You can also decide not to return the group with the following format (?:[Hh]ello|[Ww]elcome|[Hh]ey). But once again I invite you to try it by yourself using the sheet.



Assertions


To finish the enumeration of what can be done with regex I would like to introduce the assertions. The aim of this part will be to reproduce the regex below. Don't panic, it's long, ugly, and many other similar qualities, but it's not very complex when you take the time to think about it.

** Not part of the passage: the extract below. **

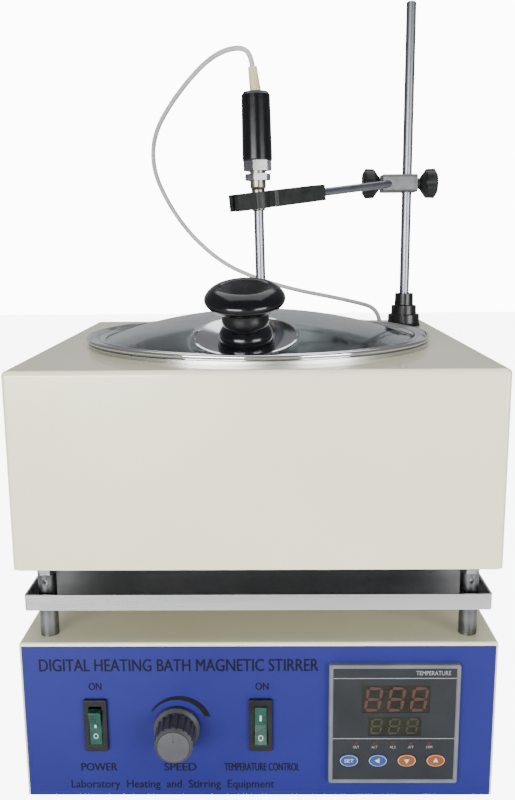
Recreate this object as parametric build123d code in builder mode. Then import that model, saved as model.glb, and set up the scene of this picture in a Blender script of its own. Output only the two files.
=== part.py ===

In this regex we want to extract the last name and the first name, if it exists, in a string in case this name is directly preceded by the word with. Let's start simply: let's consider that a name is a word composed of letters and therefore the first one is in upper case. We then have [A-Z][a-z]+. Then to make this name go up in dictgroup, the way is simple, we have (?P<lastname>[A-Z][a-z]+). To deal with difficult cases we will consider that a first name can be written in different ways. Let's imagine a certain Michael-Philip Johnson. The first name can also be written: M.-P. or MP or M. or M-P etc. So to have only capital letters or a dot or a hyphen, followed potentially by lower case letters, we have the regex [A-Z\.\-]+[a-z]*. Obviously we want to rewrite it as dictgroup. Noting that the first name is not necessarily written we place a conditional on this group with a ?. We have the regex (?P<firstname>[A-Z\.\-]+[a-z]*)?. We can concatenate the two by separating them with a conditional space \s?. And all we have to do is define the condition is directly preceded by with. Which, literally, is a positive lookbehind noted (?<=...). Positive because of the "is" instead of "is not" and lookbehind because of the "preceded" instead of "followed". We end up with the regex (?<=with\s)(?P<firstname>[A-Z][a-z]+)?\s?(?P<lastname>[A-Z][a-z]+). Once again, there are many assertions, and for those ones, it will be really necessary to practice to make it fluent. But what you have to remember is that to form a regex, you have to decompose and take your time.


Now at this point you are self-sufficient in regex. To train you I propose you to implement the method get_data(filename) that I gave you above. For the moment this method works only if the regex is on the second line and the list of tests is on the fifth line. We could do a lot cleaner using regex to make it work with data extraction.



Flags


Finally there are many flags. I won't explain how to use them since they are used differently in different programming languages. They are of course present in the cheatsheet. For example if you want to ignore the case sensitive you can use the I flag or if you want to allow comments and spaces in the regex you can use the X flag. (examples for the python re package).